Because, as she concludes, God is just as active the dark places we find ourselves in… where the way forward is obscured & unknown… when life has left us in a dim fog, not able to see what comes next, waiting for something, or some ONE, to break through and show us the way. Or at least show us that we are not alone.

Barbara Brown Taylor writes, “Even when light fades and darkness falls--as it does every single day, in every single life…  darkness is not dark to God; the night is as bright as the day.” … For with God, “...new life starts in the dark. Whether it is a seed in the ground, a baby in the womb, or Jesus in the tomb, it starts in the dark.” 
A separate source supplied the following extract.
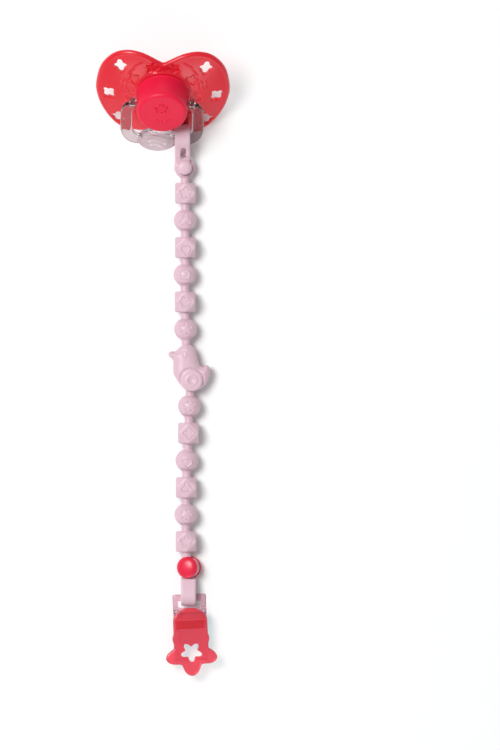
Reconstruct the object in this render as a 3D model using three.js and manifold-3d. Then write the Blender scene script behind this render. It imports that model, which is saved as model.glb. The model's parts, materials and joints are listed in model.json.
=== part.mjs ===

A prayer that I have prayed many times, that has gotten ME through stumbling along shadowy paths plenty of times, is called the “Servants Prayer.” Perhaps the slaves in the story Jesus told may have even prayed some version of it during the night they waited for their master. The prayers goes: O God, you have called your servants to ventures of which we cannot see the ending, by paths as yet untrodden, through perils unknown. Give us faith to go out with good courage, not knowing where we go, but only that your hand is leading us and your love supporting us.
From St. John's Abbey artists

During the season of Advent, God is in both the light and in the darkness. In Advent, Jesus comes to us as a baby and as a grown man. He is on a cross and he is raised. He came, he is here, and he will come again, but we don’t know just when and how until he shows up. His kingdom will come, and at the same time his kingdom IS ALREADY HERE among us. Jesus shows up all the time. Even when it’s too dim to see beyond our own world ending… Jesus shows up. That’s what Advent is all about.

In the tinseled and bright “Christmas” fakery all around us, Jesus gives us some real joy and peace to hang on to. And that is the promise that he has come…. Is coming to us… and will come to us again. Especially now. Especially in the dark. Thanks be to God. Amen.